§ **Request**:
Give only the number of lines where "type" occurs.
## BEGIN Given records
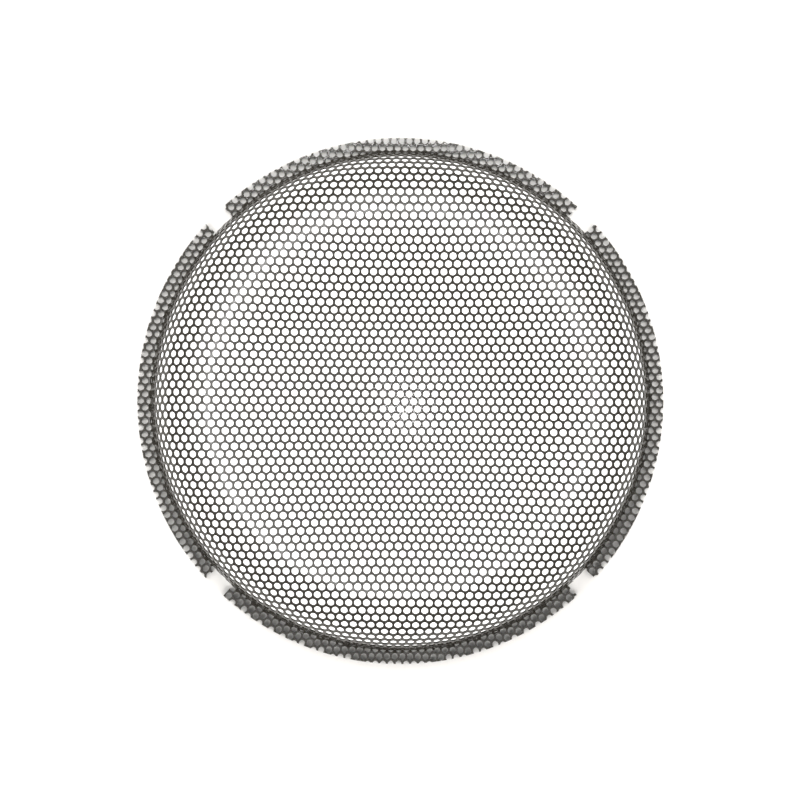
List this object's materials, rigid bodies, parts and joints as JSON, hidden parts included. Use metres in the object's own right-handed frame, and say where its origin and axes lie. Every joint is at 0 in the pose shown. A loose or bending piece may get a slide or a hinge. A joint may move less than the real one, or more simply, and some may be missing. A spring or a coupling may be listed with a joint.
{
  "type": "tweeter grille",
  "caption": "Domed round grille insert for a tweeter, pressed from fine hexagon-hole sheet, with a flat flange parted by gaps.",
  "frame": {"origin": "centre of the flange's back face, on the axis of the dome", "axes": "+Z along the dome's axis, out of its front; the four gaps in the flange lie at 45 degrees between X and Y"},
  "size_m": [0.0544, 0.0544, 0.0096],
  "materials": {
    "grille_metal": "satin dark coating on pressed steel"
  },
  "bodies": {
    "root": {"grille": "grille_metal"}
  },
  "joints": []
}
## END Given records
## BEGIN Given records
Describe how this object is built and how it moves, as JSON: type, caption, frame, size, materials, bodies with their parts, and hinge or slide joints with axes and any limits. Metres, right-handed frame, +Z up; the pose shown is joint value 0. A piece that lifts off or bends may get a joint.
## END Given records
§ **Reply to the task**:
2